Our own data indicates an increase in volume of new properties going under offer within the first month of marketing in October, with 60% of properties Sold Subject to Contract within 30 days of being advertised for sale (up from 53% the previous month). Anecdotally, estate agents report an urgency among buyers with mortgage agreements secured some time ago, which look extremely competitive in today’s market.
As interest rates and the cost of living continue to rise, buyers have less buying power so new properties coming to market must be priced realistically. As the inevitable rebalancing of supply and demand continues, the new norm, which is slowly starting to establish itself, is beginning to look a lot like the old one.”
Lucian Cook, Savills head of residential research, said: “While this [rise in transactions] continues to reflect the fall in activity last year, as the market adjusted to the end of the stamp duty holiday, it also points to a market that has remained surprisingly robust given the economic backdrop, and confirms that we haven’t seen the big increase in fall throughs that some have predicted.
“Sales have also continued to be supported by people looking to lock into existing mortgage deals, that look cheap in the context of current interest rates. However, a number of lead indicators – including the increased cost of borrowing and rising cost of living – are pointing towards falls in transactions over coming months, as buyers and lenders become more cautious
“These numbers also continue to show the distortive impact of last year’s stamp duty holiday. We predict transactions volumes will slow to 870 000 in 2023, with equity driven prime markets holding up stronger than first-time buyers and mortgaged landlords, who rely more heavily on debt.”
Andy Sommerville, director at Search Acumen, commented: “As house prices embark on a slow decline, the gentle swing towards a buyer’s market is feeling more real by the day. The fear of any kind of rapid fall in transaction volumes, however, is yet to come to light, in which latest HMRC figures show a small but steady increase, with figures similar to that of September.
“Conveyancers continue their efforts to help purchasers complete before existing mortgage offers expire, while adjusting to increasingly high volume and complex caseloads.

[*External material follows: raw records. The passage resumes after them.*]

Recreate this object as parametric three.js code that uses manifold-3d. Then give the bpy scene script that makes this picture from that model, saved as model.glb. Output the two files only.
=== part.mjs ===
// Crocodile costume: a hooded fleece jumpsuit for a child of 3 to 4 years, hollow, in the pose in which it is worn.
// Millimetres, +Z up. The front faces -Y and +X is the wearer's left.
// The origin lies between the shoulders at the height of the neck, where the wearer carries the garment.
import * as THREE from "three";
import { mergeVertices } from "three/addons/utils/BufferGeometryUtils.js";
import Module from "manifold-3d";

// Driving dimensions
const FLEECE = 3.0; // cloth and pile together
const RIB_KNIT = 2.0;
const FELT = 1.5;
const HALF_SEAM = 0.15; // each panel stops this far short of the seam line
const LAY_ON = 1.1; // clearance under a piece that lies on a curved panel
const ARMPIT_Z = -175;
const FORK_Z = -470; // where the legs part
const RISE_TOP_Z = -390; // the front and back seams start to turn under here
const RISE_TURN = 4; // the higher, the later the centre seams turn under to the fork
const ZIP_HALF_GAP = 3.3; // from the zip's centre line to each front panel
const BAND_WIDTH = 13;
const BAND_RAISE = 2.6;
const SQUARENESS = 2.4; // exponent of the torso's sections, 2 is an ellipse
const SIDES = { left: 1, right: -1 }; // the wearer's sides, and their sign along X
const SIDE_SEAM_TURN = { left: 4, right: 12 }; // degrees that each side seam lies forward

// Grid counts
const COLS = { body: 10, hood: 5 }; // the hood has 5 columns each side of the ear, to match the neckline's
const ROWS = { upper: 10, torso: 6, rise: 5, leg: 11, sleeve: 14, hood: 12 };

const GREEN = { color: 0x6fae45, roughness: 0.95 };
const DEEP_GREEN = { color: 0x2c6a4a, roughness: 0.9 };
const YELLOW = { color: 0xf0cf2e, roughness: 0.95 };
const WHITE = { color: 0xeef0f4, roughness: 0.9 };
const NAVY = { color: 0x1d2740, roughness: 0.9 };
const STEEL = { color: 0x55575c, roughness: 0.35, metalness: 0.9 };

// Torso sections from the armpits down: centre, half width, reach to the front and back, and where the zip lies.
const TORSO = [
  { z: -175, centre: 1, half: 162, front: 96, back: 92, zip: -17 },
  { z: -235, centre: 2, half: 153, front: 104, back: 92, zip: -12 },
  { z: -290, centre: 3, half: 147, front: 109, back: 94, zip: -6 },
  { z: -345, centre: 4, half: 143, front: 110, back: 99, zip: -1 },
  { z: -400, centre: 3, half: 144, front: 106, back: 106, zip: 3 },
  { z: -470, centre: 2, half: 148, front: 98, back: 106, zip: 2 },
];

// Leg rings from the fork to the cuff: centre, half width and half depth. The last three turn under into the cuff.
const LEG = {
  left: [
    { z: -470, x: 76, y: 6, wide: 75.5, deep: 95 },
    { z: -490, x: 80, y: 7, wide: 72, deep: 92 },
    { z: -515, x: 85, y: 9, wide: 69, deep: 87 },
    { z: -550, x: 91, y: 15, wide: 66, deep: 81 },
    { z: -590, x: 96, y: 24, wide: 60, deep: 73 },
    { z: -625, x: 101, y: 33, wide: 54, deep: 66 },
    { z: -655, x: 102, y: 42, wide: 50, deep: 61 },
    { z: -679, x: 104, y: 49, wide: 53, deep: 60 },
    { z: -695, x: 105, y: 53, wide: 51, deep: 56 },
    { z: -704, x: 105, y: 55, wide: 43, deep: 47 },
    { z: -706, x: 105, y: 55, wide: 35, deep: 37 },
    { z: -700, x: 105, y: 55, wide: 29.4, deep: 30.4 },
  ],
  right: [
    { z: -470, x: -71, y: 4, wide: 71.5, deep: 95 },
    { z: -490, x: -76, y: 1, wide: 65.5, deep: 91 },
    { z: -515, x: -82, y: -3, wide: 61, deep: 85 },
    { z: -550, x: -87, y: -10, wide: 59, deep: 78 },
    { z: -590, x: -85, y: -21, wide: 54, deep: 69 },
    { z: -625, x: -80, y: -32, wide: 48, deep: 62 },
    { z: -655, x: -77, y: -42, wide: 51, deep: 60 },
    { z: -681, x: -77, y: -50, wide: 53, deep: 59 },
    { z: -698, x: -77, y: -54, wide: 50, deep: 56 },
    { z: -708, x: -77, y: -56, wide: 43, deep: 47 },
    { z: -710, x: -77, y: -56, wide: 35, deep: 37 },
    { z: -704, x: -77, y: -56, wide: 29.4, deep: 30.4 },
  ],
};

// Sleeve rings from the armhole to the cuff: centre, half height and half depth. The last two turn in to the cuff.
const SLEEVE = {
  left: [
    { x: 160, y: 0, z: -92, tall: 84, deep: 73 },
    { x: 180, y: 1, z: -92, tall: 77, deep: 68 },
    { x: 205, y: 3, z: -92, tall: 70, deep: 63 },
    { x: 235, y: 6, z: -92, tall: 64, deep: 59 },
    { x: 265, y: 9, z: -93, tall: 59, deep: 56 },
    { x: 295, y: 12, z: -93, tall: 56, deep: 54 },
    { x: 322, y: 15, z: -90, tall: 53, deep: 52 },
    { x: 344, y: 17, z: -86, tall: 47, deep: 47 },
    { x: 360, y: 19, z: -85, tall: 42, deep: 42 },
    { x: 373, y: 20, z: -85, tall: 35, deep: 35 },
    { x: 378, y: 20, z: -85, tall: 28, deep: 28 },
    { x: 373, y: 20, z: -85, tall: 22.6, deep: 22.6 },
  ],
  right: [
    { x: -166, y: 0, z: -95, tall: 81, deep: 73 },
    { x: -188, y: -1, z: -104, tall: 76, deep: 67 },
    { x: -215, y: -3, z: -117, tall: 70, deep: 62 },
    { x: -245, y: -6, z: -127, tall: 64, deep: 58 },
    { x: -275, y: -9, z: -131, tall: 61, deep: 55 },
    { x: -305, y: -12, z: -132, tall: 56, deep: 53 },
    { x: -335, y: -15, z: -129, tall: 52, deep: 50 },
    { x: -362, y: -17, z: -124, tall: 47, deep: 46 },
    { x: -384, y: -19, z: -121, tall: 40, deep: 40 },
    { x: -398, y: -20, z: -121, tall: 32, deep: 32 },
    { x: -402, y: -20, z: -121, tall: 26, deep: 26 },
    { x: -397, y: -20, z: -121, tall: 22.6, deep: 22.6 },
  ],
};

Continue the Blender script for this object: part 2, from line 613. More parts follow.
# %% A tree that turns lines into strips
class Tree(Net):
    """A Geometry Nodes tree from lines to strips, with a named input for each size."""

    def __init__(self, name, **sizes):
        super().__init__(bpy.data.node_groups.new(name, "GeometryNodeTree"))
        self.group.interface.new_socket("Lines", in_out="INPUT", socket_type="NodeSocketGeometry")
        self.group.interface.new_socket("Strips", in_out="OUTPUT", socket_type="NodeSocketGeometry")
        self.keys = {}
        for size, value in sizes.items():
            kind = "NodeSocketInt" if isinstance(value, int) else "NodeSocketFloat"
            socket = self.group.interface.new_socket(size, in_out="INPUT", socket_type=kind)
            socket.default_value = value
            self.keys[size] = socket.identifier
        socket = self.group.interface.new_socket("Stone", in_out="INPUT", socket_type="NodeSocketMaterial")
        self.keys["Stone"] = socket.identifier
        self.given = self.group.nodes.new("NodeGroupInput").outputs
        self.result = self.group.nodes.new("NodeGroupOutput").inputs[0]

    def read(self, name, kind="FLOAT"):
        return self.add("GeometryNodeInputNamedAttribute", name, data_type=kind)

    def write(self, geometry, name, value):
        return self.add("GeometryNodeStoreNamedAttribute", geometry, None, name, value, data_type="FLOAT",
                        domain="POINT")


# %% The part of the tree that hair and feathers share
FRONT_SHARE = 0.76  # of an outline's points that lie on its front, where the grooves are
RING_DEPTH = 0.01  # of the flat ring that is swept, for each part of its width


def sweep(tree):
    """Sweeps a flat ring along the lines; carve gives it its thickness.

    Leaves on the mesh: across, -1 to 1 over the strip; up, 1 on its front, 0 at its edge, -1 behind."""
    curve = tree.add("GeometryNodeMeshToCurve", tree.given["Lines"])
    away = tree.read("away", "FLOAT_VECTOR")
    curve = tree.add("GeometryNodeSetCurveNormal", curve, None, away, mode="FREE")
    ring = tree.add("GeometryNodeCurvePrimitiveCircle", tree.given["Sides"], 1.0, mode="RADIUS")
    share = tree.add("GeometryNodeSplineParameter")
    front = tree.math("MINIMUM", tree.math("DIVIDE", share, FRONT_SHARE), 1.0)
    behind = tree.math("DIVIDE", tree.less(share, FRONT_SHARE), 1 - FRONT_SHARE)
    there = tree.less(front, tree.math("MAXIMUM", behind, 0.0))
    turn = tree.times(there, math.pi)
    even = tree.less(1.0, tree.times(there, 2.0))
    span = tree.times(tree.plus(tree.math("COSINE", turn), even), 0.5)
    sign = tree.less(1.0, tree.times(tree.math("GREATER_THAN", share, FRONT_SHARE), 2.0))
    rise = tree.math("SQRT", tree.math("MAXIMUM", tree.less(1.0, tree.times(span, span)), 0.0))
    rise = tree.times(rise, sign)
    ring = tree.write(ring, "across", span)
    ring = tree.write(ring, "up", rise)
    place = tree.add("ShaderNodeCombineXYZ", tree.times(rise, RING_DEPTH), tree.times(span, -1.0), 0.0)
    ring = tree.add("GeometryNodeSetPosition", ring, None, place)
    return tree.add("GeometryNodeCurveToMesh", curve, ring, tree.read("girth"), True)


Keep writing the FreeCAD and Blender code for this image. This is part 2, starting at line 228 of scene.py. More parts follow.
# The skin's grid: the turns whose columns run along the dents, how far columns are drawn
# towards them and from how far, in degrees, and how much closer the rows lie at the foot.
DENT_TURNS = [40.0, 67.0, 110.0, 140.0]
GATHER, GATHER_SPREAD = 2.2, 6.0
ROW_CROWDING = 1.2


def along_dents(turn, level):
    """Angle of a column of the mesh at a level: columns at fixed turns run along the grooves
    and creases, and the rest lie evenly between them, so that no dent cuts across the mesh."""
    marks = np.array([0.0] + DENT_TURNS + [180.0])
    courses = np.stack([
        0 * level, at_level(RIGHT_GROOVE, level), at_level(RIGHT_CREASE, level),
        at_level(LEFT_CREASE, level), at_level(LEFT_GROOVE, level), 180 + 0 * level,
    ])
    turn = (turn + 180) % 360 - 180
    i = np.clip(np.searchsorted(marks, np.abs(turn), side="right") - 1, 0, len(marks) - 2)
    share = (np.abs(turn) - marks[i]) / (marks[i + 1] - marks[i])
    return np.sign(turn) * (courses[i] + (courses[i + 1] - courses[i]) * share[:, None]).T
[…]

The continuation of stamp duty cuts until March 2025 announced in last weeks Autumn Statement will enable some buyers to join the property ladder for the first time, keeping the bottom end of the market fluid. However, as part of austerity 2.0, a new focus on public sector efficiency is likely to translate to cutbacks, and coupled with the threats of strikes by HM Land Registry staff, more clouds of doubt have been cast over the industry’s ability to keep up with demand.
“The only long-term fix to this ever-increasing workload for conveyancers is to embrace technology and digital automation to make time and money savings right across the transaction chain. Doing so will allow conveyancers to work on more transactions in less time, helping more people achieve their dream of homeownership before inflationary pressures bring them to a halt. We know that providing a platform that connects estate agents to lawyers, alongside doing the hard work of simplifying and optimising processes, can be transformative for law firms and will be for the industry as a whole. HMLR’s three-year digital road map is under way, but firms will need to work faster than this to double down against recessionary pressures coming into sharper focus next year.”